§ Instructions to follow:
Give back, exactly as written, the lines from the beginning of the listing through the one that contains "Vector((0, math.cos(POST_LEAN), -math.sin(POST_LEAN)))".

* start Collected data *

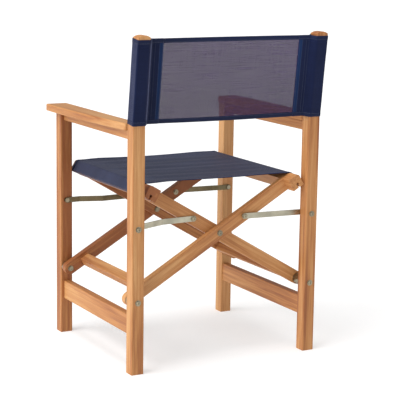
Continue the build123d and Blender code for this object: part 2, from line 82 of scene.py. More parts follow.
BACK_Z = (0.6535, 0.872)
MARGIN = 0.044  # from a post to the edge of its sleeve's margin
SLOPE = math.atan2(CENTRE_PIVOT_Z - LOWER_PIVOT_Z, PIVOT_X)
LEAN = Vector((0, math.sin(POST_LEAN), math.cos(POST_LEAN)))
LEAN_BACK = Vector((0, math.cos(POST_LEAN), -math.sin(POST_LEAN)))

# Sewing
CLOTH = 0.0008  # thickness of one layer of mesh
CLOTH_INSET = 0.001  # the cloth and the stitches stop this far inside the hems' outer edges
HEM_WIDE = 0.012
HEM_PROUD = 0.0004
HEM_STITCH = 0.0095  # from a hem's outer edge to its stitches
STITCH_LONG = 0.0030
STITCH_GAP = 0.0013
STITCH_WIDE = 0.0007
STITCH_FLAT = 0.7  # height of a stitch, as a share of its width
STITCH_DIP = 0.35  # how much its middle line sinks as it gets thinner, as a share of its width
STITCH_SIDES = 6
STITCH_BEAD = ((0.0, 0.25), (0.2, 0.9), (0.5, 1.0), (0.8, 0.9), (1.0, 0.25))  # (share along, share of width)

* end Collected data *

§ Exercise answer:
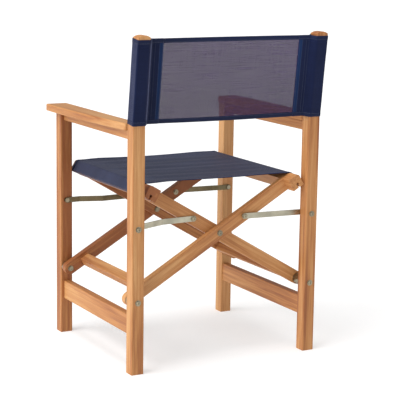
Continue the build123d and Blender code for this object: part 2, from line 82 of scene.py. More parts follow.
BACK_Z = (0.6535, 0.872)
MARGIN = 0.044  # from a post to the edge of its sleeve's margin
SLOPE = math.atan2(CENTRE_PIVOT_Z - LOWER_PIVOT_Z, PIVOT_X)
LEAN = Vector((0, math.sin(POST_LEAN), math.cos(POST_LEAN)))
LEAN_BACK = Vector((0, math.cos(POST_LEAN), -math.sin(POST_LEAN)))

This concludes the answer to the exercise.